There is, perhaps, no adjudication that a condition which requires the violation of a binding legal contract to marry is a void condition, or that it is a valid one. And it is not necessary here to consider or determine that. As John was a minor until after his marriage, the contract was not legal or binding. The common law and the law of this state favor the control of a parent over the marriage of minor children. Such marriage, without consent of a father in his lifetime, is forbidden, and although not declared void, it subjects the person solemnizing it to a penalty. It is against the policy as well as the provisions of our law to allow a contract by a minor to marry to be declared valid or binding, so as to make a condition in a father’s .will to defeat it void, and a regard to the spirit of that law cannot be contra bonos mores.

On the contrary, it is the duty of the courts to favor this or any other legal means which a father may adopt to enforce the authority which the law, for wise purposes, has given to him over his minor children, and that regard for his wishes *238and counsel in the more important concerns of their lives after maturity, which the untrammeled testamentary power conferred by our law is calculated to secure.

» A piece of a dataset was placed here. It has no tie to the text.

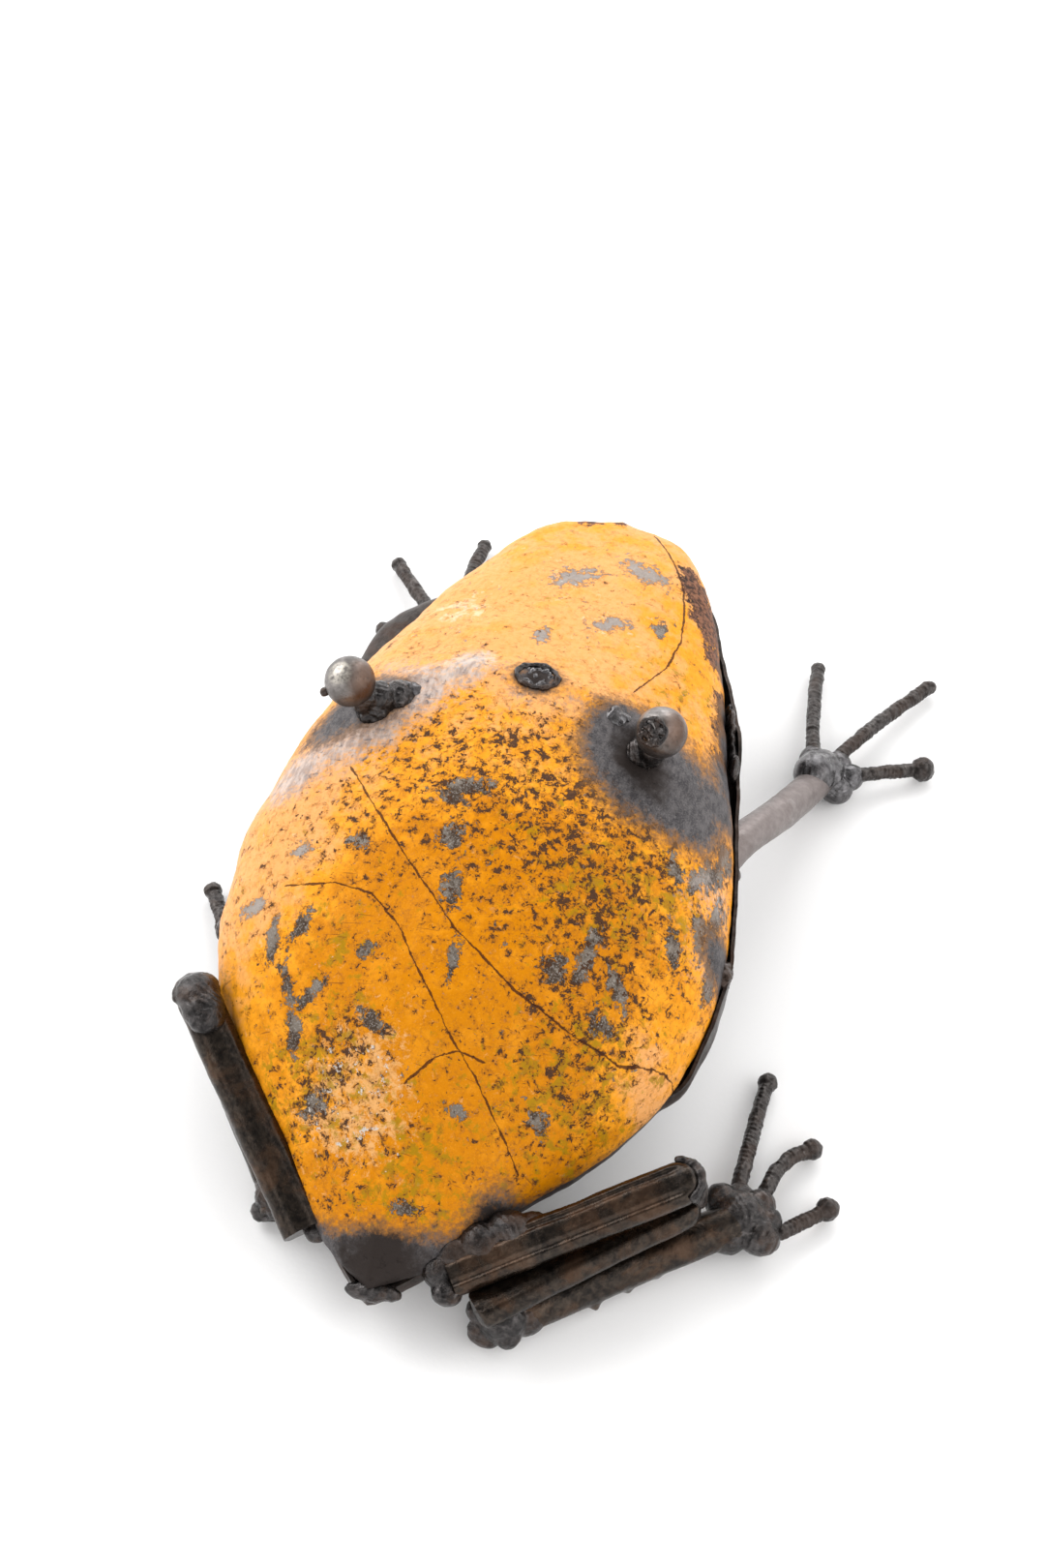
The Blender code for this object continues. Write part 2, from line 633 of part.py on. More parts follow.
# ---------------------------------------------------------------- whole object
def centre_on_floor(root):
    """Moves the assembly so that the origin is under the middle of its box, on the ground."""
    bpy.context.view_layer.update()
    graph = bpy.context.evaluated_depsgraph_get()
    corners = []
    for obj in root.children:
        if not obj.hide_render:
            solid = obj.evaluated_get(graph)
            mesh = solid.to_mesh()
            corners += [solid.matrix_world @ v.co for v in mesh.vertices]
            solid.to_mesh_clear()
    low, high = (Vector(f(p[i] for p in corners) for i in range(3)) for f in (min, max))
    root.location = -Vector(((low.x + high.x) / 2, (low.y + high.y) / 2, low.z))
    print("frog root moved by", [round(x, 5) for x in root.location])


def main():
    for obj in list(bpy.data.objects):
        bpy.data.objects.remove(obj)
    root = bpy.data.objects.new("frog", None)
    bpy.context.scene.collection.objects.link(root)
    body_rooms = build_body(root)
    for side in ("right", "left"):
        hind_leg(side, body_rooms, root)
        front_leg(side, body_rooms, root)
        eye(side, body_rooms, root)
    brow(body_rooms, root)
    for seed, (name, (place, radii)) in enumerate(SEAM_TACKS.items()):
        weld(name, place, radii, 30 + seed, root, body_rooms, detail=2)
    centre_on_floor(root)


main()
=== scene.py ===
"""Looks of the welded scrap-metal frog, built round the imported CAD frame.

Sizes are in millimetres as (right, forward, up) seen from the frog, as in the CAD, and the function at()
turns them into metres in the row frame. The frog faces -Y.
"""

import math
import random

import bmesh
import bpy
import numpy as np
from mathutils import Matrix, Vector, noise


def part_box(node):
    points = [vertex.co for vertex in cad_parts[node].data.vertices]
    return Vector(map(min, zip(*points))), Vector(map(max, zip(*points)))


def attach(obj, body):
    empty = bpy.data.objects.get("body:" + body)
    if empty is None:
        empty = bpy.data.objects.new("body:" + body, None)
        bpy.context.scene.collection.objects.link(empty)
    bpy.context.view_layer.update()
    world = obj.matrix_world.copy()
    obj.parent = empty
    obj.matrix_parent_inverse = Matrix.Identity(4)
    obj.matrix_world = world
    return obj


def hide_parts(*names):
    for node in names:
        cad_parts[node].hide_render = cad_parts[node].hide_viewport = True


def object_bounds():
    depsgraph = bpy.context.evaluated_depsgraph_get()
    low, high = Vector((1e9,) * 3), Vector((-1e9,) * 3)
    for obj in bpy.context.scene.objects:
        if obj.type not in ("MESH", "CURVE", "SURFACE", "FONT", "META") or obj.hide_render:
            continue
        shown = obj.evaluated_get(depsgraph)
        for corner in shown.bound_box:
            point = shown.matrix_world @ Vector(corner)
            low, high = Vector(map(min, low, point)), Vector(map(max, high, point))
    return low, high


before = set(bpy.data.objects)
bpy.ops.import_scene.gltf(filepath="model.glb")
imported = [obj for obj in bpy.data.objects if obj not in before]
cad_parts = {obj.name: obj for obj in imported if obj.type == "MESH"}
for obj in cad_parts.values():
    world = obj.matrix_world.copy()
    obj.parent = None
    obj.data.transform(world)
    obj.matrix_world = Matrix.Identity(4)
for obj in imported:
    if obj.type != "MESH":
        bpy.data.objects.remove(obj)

MM = 0.001
CAD_LOW, CAD_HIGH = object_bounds()
BOX_INSET = 0.02  # every piece stays this far inside the CAD box
NOISE_SHIFT = np.array((3.7, 1.3, 0.7))  # how far each seed moves the noise
SHARP = math.radians(50)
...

I am of opinion that the condition is certain and is a legal and valid condition, and makes void the bequests to John and that the direction to the executors to dispose of the estate as if John were dead in testator’s life, gives to the three other children, absolutely, both the share of the fund bequeathed to John and his issue, and that part of testator’s property outside of this fund, which, by the law of succession,, would have gone to John but for this provision.